Trade school comes in short, intense blocks (roughly 8–10 weeks at a time). You leave the job site, sit in a classroom, and live in your code book. Levels cover electrical theory, code rules, prints, motor controls, and more advanced systems.
How pay usually grows
Most Ontario employers pay apprentices as a percentage of a journeyperson’s wage. Every agreement is different, but a common pattern looks like:
- Early apprentice: around 40% of the journeyperson rate
- Mid-apprenticeship: around 60%
- Near the end: around 80%
So if the journeyperson base in your area is, for example, $50/hour, an apprentice might climb from about $20/hour at the start to about $40/hour by the end of the apprenticeship. The numbers will vary, but the general “rising percentage” pattern is consistent.
Writing the 309A Certificate of Qualification exam
Once your hours are logged and your in-school levels are done, STO will let you apply to write the Electrician — Construction and Maintenance (309A) Certificate of Qualification exam.
This exam is heavily based on:
- The Electrical Code
- Calculations (loads, sizing, voltage drop)
- Practical trade knowledge
Most apprentices treat exam prep like a short, intense season:
- Re-doing college practice questions
- Taking a dedicated pre-exam course at a college or training centre
- Spending a lot of evenings with code book tabs and a calculator
Pass the exam and you receive your C of Q. With that, you can work as a licensed journeyperson in Ontario and, with Red Seal endorsement, have mobility across much of Canada. Down the road, some people also go on to get their Master Electrician and run their own contracting business.

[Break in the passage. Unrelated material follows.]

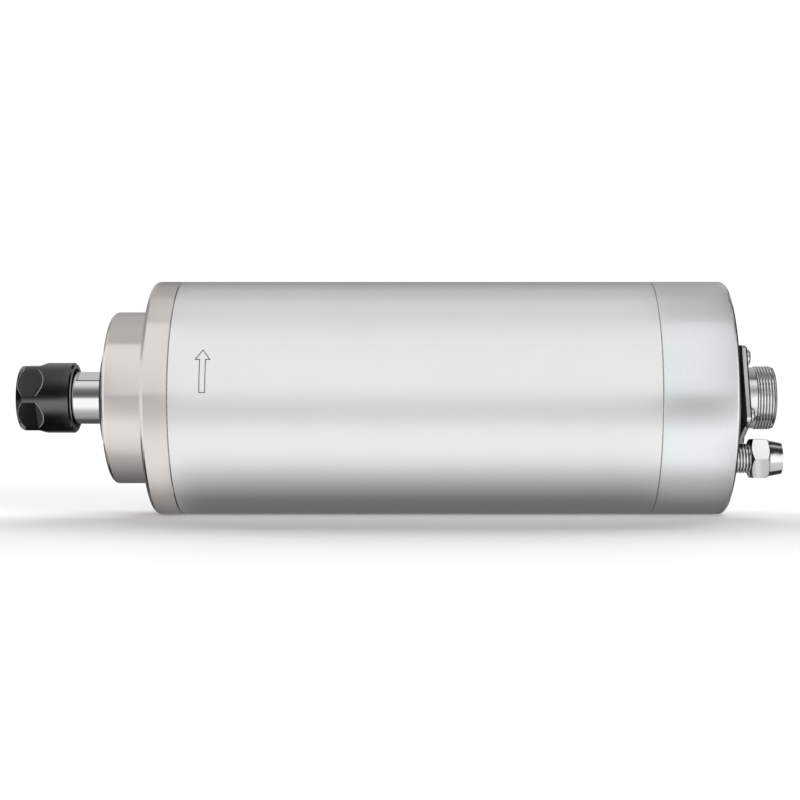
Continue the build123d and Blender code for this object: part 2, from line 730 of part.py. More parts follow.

Read: Ontario Apprenticeship Guide: skilled trades step-by-step
Quick path recap (for your fridge door)
You can copy this into a checklist app or notebook:
- Make sure the trade fits your body and brain (talk to real electricians, not just YouTube).
- Finish high school with solid math; upgrade if needed.
- Get some exposure: co-op, OYAP, or a short college electrical program.
- Land a job with an electrical contractor or union that agrees to sponsor you.
- Register properly with Skilled Trades Ontario; keep your training documents safe.
- Log your hours and skills; show up on time and keep learning on site.
- Complete each block of trade school when you’re offered a seat.
- When you’re near 9,000 hours, start serious exam prep.
- Write and pass the 309A exam; keep your licence in good standing.